Image: Courtesy Stratabeat

Students at home lead to academic discussions. Last weekend my daughter told me about her findings about the commonalities between religion and brands. Her first finding was research by Jonathan Gruber and Daniel Hungerman that focused on the correlation between blue laws, laws that restrict some or all Sunday activities for religious reasons, or rather the absence of such laws, and religious attendance and participation. What they found, was that as soon as blue laws were repealed, a significant drop in religious attendance and contribution appeared.
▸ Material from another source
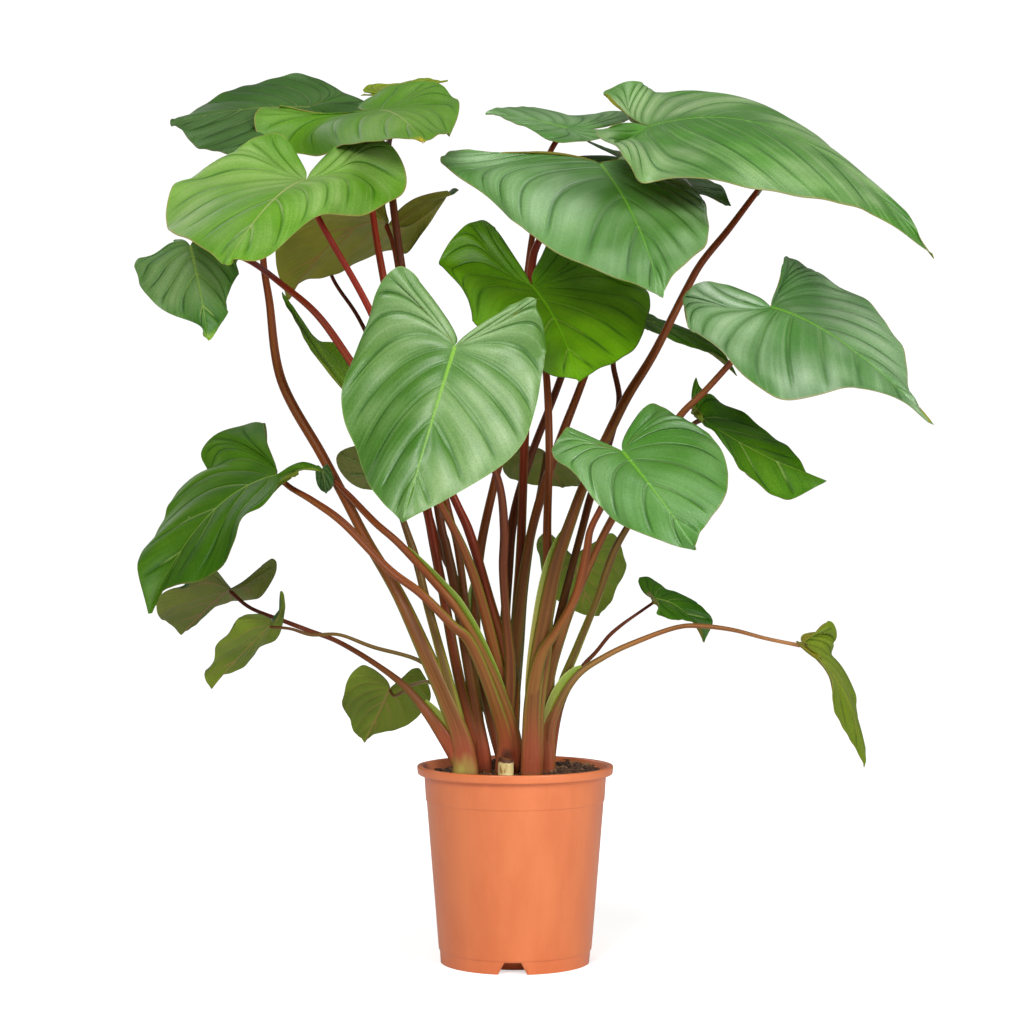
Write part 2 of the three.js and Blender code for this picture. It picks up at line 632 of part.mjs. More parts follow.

Religion is for a group of people in direct competition with secular demands.

In his book Buyology, Martin Lindstrom did find a neuroscientific explanation. In an experiment in which devoted believers are shown pictures of so-called “smash-able brands”, brands whose products can be recognised by just a small piece of it, mixed with pictures to do with religion.

While looking at these pictures, brain scans were being made, and the results were jaw-dropping: the pictures of brands evoked the same patterns of activity in volunteers’ brains as the religious ones did. This means that in some cases, religion causes the same neural stimulation as brands.

The pope with white dove. Image source: myfranciscan.org

Just imagine that the geeks on the front row of the launch of that new iPhone are experiencing the exact same thing as the people listening to the Pope speaking on St. Peter’s Square. Could the introduction of brands have introduced a replacement for religion as we know it?

Should we perhaps consider religion a brand in itself?

And is Christianity one of the first and best executed brand strategies that has ever existed?

Apple Store product launch. Source: Pinterest

Anyway, you can imagine that these discussions make that I’m even more longing to see and speak my lovely daughter Leanne next weekend.

Sources:

Gruber, J., Hungerman, D., (2008), The church versus the mall: what happens when religion faces increased secular competition?, The Quarterly Journal of Economics, 23 (2): 831–862.

Lindstrom, M., (2008), Buyology, Doubleday.